Multi-Objective Allocation of EV Charging Stations and RESs in Distribution Systems Considering Advanced Control Schemes

Abstract

Renewable energy sources (RESs) and electric vehicle charging stations (EVCSs) have been extensively incorporated into distribution systems. Due to the stochastic nature of RES generation and electric vehicles (EVs), risky operational challenges might impact the grid. Therefore, this paper proposes a multi-objective planning framework to optimally allocate EVCSs in conjunction with RESs. Specifically, the proposed RESs and EVCSs planning framework considers three sub-objectives to be minimized, i.e., voltage deviations, energy losses, and EVs owners' dissatisfaction.
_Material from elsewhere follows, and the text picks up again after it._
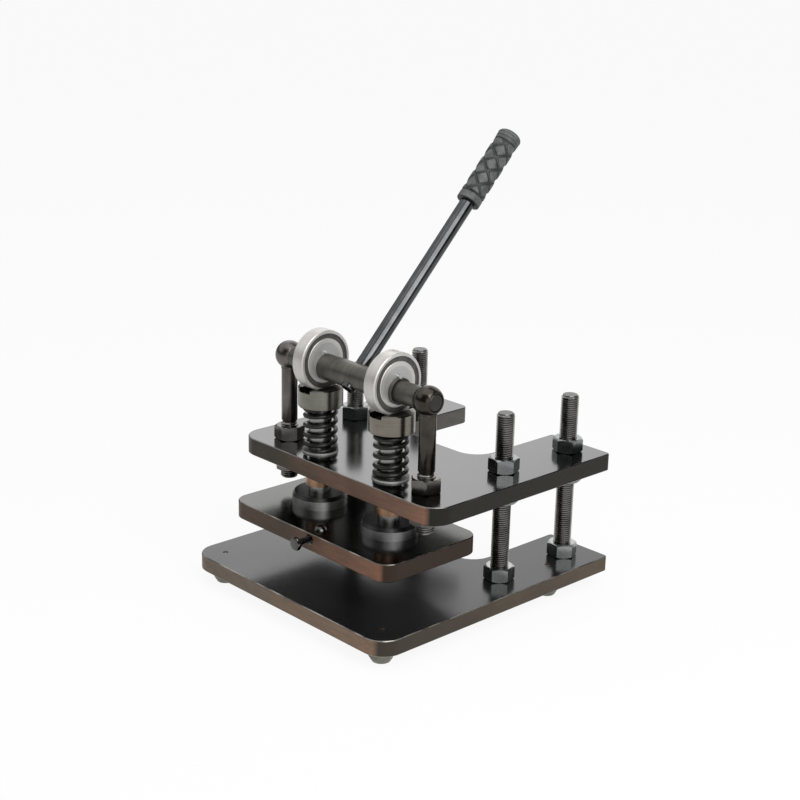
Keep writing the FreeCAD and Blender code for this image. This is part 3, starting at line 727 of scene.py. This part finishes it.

Further, active power curtailment of RESs is precluded while considering the diverse operational constraints of the grid, RESs, and EVCSs. To provide further benefits, advanced control schemes of the interconnecting RES inverters, grid-to-vehicle (G2V), and vehicle-to-grid (V2G) schemes are considered in the proposed framework. A two-level approach is developed to solve this holistic framework with competing sub-functions to obtain the Pareto-optimal solutions. The outer optimization level precisely optimizes the RES locations and sizes, along with the optimal places of the EVCS. On the other hand, the inner level determines the optimal EVCS charging considering stochastic EV power, RES inverter reactive power, and the time-of-use energy tariff. The proposed framework has been tested on the 69-bus distribution system. The simulation results reveal the efficacy of the proposed RES and EVCS planning framework. The total voltage deviation and energy losses achieved by the proposed framework are reduced by 96% and 74%, respectively, with respect to the uncontrolled charging of EVs, while the owners' satisfactions are met.